TASK BRIEF –
Reproduce only the lines from the one containing "Write part 5" through the one containing "pad, its moulded", exactly as written and with both ends included.

LISTING –
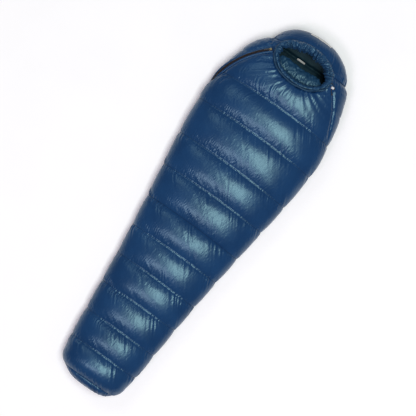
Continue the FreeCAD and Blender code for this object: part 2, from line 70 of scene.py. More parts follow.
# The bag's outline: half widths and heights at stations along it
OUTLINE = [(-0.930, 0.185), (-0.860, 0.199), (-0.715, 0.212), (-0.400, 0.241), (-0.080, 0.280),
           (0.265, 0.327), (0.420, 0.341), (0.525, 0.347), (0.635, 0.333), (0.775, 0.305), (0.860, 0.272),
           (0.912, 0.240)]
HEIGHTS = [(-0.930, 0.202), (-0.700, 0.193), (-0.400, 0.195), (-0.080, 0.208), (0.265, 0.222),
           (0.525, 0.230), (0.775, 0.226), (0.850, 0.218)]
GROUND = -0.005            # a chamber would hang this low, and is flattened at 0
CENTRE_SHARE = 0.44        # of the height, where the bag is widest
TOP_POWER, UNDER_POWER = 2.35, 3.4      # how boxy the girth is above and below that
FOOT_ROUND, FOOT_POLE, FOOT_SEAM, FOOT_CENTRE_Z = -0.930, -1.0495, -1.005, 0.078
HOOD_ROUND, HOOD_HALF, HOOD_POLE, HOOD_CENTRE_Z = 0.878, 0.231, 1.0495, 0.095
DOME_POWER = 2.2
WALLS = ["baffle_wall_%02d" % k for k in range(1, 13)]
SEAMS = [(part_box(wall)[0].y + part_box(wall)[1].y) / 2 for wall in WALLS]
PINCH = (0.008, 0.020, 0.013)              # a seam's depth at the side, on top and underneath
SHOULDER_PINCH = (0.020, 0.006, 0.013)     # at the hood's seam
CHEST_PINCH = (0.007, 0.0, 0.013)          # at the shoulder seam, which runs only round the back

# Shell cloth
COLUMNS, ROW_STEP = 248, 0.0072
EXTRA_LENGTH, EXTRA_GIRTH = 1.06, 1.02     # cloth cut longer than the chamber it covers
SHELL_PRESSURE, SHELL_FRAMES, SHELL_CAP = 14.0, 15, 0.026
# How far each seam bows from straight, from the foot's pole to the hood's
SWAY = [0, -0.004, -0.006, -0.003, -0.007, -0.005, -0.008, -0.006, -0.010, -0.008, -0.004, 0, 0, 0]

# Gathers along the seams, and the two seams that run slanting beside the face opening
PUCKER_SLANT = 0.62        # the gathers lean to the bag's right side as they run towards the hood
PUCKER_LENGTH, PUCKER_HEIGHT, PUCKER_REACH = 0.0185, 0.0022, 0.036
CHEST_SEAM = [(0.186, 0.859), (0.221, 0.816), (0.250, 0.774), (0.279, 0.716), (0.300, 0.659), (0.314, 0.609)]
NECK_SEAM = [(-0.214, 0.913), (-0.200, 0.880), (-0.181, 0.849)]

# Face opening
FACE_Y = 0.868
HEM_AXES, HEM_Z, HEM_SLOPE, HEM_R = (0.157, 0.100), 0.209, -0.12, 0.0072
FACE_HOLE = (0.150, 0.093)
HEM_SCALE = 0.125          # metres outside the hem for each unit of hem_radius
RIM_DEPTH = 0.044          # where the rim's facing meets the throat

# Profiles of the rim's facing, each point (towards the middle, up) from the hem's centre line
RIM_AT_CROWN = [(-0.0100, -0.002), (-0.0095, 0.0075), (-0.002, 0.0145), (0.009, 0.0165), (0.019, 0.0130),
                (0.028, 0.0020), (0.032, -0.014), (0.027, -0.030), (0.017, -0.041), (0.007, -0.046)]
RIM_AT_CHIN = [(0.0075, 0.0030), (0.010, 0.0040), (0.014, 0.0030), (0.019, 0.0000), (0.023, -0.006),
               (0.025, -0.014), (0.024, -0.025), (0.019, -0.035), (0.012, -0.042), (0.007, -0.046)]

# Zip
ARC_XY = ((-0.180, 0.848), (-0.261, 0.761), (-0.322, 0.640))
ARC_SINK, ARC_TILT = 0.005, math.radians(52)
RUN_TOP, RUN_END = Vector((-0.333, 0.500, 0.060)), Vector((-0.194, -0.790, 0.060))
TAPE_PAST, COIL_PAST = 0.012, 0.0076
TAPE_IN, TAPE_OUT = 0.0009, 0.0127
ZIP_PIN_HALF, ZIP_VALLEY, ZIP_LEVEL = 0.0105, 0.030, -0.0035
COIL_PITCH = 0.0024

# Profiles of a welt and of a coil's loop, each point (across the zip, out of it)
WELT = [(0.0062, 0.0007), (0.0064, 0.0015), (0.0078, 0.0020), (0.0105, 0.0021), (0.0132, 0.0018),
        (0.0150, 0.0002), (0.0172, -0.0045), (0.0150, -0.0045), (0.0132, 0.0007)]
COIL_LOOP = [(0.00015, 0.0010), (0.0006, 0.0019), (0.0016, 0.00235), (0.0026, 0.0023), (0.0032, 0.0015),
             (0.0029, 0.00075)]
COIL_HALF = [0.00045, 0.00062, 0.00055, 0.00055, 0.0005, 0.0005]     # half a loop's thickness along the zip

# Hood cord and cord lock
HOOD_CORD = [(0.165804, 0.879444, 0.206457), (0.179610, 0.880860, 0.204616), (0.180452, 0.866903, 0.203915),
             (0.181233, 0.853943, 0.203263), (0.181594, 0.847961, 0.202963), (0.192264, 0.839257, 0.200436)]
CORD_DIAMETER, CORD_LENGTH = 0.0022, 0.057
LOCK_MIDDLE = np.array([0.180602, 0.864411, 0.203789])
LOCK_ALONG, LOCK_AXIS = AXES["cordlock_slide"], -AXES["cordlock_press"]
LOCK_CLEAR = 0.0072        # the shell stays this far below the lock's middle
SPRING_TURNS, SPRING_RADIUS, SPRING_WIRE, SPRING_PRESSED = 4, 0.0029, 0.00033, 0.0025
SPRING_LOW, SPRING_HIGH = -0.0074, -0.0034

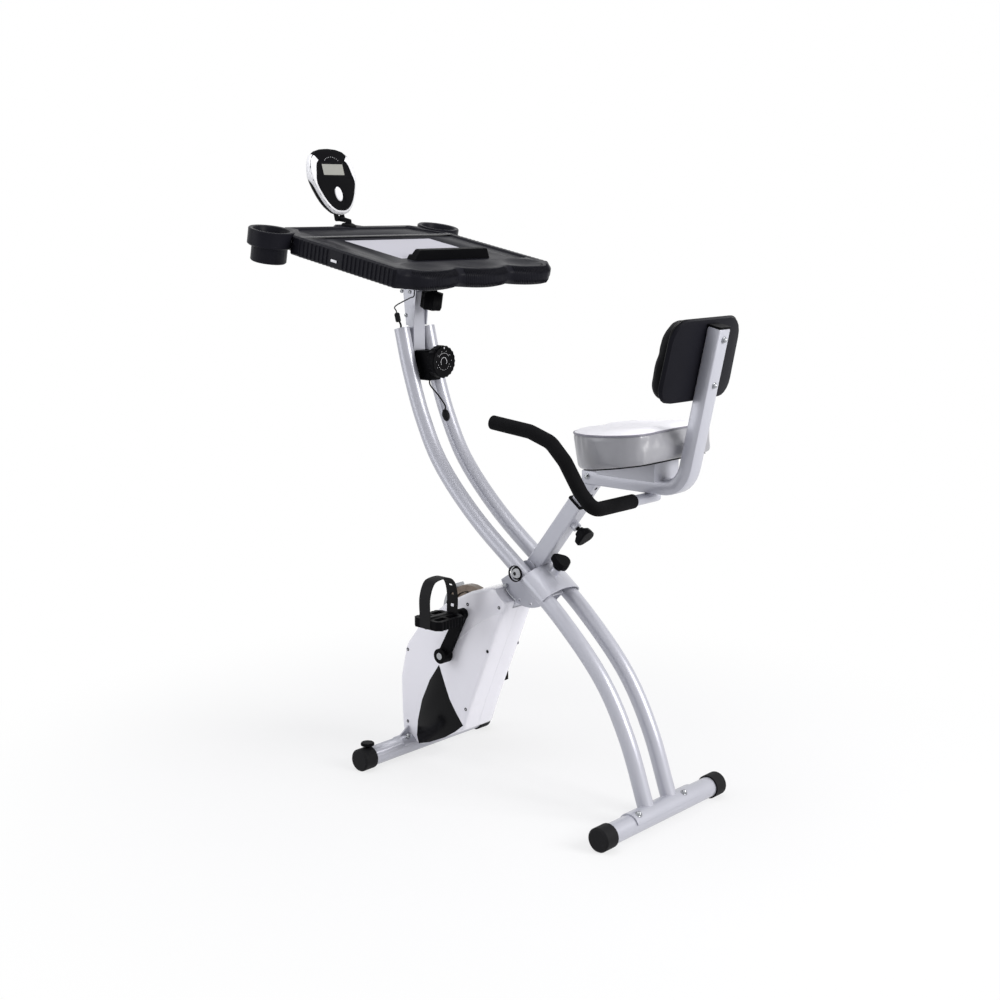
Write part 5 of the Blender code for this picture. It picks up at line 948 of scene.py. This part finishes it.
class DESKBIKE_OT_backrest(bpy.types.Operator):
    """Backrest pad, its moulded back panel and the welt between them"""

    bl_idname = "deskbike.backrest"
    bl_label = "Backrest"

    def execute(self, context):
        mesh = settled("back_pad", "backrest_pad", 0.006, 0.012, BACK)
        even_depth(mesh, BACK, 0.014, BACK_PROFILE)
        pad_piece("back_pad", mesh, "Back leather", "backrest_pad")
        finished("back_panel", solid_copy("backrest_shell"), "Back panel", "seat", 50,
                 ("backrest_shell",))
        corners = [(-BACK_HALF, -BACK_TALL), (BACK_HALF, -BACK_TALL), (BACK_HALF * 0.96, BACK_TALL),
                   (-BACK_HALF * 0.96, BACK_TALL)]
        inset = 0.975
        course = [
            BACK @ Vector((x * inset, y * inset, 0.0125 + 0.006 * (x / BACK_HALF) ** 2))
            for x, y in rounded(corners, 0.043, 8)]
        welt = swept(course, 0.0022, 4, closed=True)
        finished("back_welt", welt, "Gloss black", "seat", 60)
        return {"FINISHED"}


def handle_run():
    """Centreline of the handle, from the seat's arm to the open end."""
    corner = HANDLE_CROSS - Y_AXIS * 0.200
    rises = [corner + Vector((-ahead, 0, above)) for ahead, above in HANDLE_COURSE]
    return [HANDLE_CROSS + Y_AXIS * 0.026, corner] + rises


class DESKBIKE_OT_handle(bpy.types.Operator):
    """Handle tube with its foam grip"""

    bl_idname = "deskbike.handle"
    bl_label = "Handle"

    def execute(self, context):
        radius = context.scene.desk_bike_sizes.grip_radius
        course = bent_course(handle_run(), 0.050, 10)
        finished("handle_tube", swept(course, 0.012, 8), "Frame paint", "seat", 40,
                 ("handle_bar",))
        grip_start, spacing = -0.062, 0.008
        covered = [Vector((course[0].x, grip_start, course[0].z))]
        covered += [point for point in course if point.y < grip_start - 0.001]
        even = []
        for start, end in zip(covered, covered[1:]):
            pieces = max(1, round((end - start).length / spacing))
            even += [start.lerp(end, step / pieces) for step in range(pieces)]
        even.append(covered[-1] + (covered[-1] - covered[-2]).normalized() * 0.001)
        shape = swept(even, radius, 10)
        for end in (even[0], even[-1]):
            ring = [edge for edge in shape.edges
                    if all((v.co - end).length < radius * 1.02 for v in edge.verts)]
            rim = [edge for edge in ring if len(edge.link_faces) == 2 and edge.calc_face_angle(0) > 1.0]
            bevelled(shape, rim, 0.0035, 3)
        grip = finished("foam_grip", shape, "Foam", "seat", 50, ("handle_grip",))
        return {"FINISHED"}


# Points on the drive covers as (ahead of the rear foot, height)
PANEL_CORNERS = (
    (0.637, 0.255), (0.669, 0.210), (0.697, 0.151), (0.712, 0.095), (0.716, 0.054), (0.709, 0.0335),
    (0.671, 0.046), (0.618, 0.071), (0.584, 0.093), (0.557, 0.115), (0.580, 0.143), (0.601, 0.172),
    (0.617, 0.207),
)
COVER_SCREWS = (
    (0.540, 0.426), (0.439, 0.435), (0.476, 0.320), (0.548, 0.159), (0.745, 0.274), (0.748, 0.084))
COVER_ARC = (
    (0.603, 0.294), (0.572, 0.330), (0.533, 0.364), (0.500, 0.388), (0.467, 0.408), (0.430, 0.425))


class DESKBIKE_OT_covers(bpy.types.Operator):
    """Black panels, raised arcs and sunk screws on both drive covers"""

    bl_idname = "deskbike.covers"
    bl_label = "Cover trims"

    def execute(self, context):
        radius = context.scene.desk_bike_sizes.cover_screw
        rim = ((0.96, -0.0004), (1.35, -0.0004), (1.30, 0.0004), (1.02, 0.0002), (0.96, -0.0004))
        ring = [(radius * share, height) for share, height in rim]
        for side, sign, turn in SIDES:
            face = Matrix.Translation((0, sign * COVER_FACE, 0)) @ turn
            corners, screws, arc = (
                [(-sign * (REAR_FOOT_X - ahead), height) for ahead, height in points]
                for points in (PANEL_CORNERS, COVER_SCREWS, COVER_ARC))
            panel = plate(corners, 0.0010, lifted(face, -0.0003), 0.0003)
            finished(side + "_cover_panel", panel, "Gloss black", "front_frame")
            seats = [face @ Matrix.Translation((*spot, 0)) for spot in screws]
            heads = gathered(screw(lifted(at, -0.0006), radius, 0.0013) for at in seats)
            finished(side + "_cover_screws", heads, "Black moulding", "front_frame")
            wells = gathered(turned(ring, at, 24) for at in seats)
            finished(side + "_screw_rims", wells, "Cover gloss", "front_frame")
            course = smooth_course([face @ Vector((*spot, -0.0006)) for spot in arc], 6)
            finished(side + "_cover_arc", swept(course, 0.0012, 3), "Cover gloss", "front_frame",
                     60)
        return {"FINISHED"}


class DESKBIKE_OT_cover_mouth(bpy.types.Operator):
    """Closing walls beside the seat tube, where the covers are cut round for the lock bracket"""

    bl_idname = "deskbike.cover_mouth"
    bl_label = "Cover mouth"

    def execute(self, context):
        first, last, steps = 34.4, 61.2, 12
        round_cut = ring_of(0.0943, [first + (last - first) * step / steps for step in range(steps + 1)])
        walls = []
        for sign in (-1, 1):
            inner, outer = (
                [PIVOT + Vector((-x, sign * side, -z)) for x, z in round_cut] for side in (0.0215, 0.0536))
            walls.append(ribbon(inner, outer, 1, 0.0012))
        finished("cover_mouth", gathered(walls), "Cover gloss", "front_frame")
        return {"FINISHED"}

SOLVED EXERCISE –
Write part 5 of the Blender code for this picture. It picks up at line 948 of scene.py. This part finishes it.
class DESKBIKE_OT_backrest(bpy.types.Operator):
    """Backrest pad, its moulded back panel and the welt between them"""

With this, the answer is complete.